– Нет, я оставил ее сегодня дома, думаю, она на меня сильно обидится за сегодняшний день.
– И я прекрасно ее пойму: пропустить такое!
– Но я хотел все внимание посвятить тебе. Только тебе.
Он улыбнулся. «Гусиные лапки» делали его еще привлекательнее.
– Пойду принесу нам устриц. Ты по-прежнему заправляешься апельсиновым соком?
– Нет, сегодня я хочу колу. Сегодня у меня все шиворот-навыворот.
Он ушел, смеясь. Джинсы ему тоже были очень «к лицу».
Мы как раз проплывали мимо оконечности мыса Ферре – длинного языка почти дикой земли, вторгнувшегося в морской простор и словно воплощавшего конец мира, – когда Максим взял меня за руку. Чисто рефлекторно я отдернула ее, только потом оценив недопустимую резкость своего жеста.
– Прости, я не ожидала…
– Все в порядке, я понимаю. Я сам стал инвалидом в области чувств.
Мы, кажется, вошли в зону турбулентности. И я не имела в виду море.
– Я один вот уже три года, я даже не уверен, что все еще умею целоваться! – рассмеялся он.
– Три года?
– Да. Никого с момента разрыва с матерью моей дочери.
– Добровольный выбор?
– Да. Мне нужно было вновь обрести себя и посвятить все свое время дочери: она очень тяжело переживала наше расставание. И я ждал зова сердца.
Не спуская с меня глаз, он снова положил руку на мою. На этот раз я не осмелилась ее убрать.
Мы продолжали сидеть так какое-то время, безмолвные, впечатленные расстилавшимся перед нами потрясающим видом. Ветер покрывал воду мелкой рябью, в которой отражалось заходящее солнце, а сбоку вырисовывалась величественная гряда дюны Пила. Давно, очень давно я не ощущала себя настолько внутренне свободной.

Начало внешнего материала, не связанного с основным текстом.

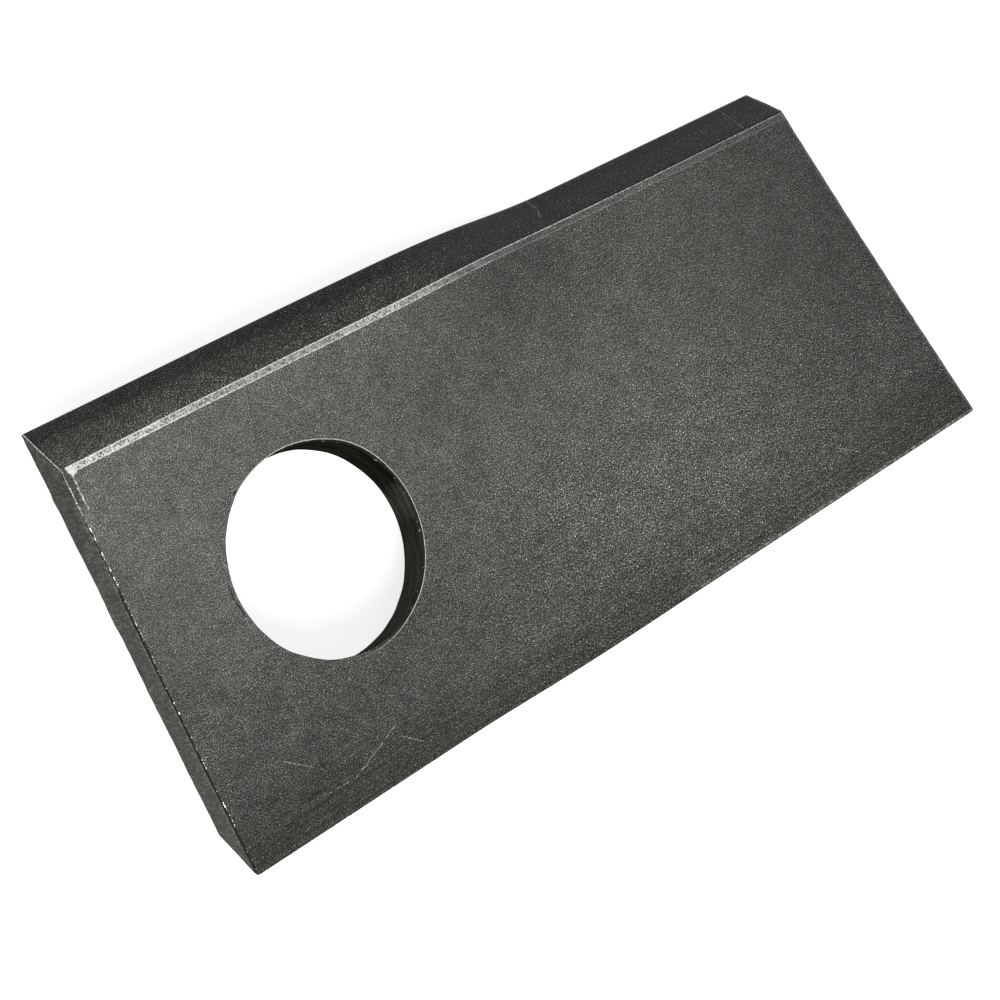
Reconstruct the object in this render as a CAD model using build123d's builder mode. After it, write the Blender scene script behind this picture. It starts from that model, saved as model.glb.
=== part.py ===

Максим казался таким же сосредоточенным, как и я. Он сидел по-турецки, поджав ноги, закрыв глаза и подставив лицо ветру.
– Просто фантастика, да?
Он кивнул без единого слова.
– И как тебе пришла в голову эта мысль?
Нет ответа. Он по-прежнему сидел с закрытыми глазами, рука его вцепилась в мою.
– Максим?
Он повернул голову и открыл глаза. В них можно было отчетливо прочитать: «Съеденные устрицы отчаянно просятся на свободу». Я начала нервно смеяться.
– О, черт, да у тебя морская болезнь! Держись, мы почти приехали. Смотри прямо перед собой и старайся дышать поглубже!
До причала он оставался совершенно неподвижным. И смертельно бледным. Издалека люди могли его принять за носовую фигуру. При высадке он первым ступил на твердую землю, и на лице его отразилось неимоверное облегчение. Когда он помогал мне спускаться, его щеки уже порозовели.
– Прости, мне очень жаль, – проговорил Максим, когда мы стали удаляться от его кошмара.
– Не извиняйся, твоя задумка и в самом деле была прекрасной. Будь уверен, я никогда не забуду этот вечер.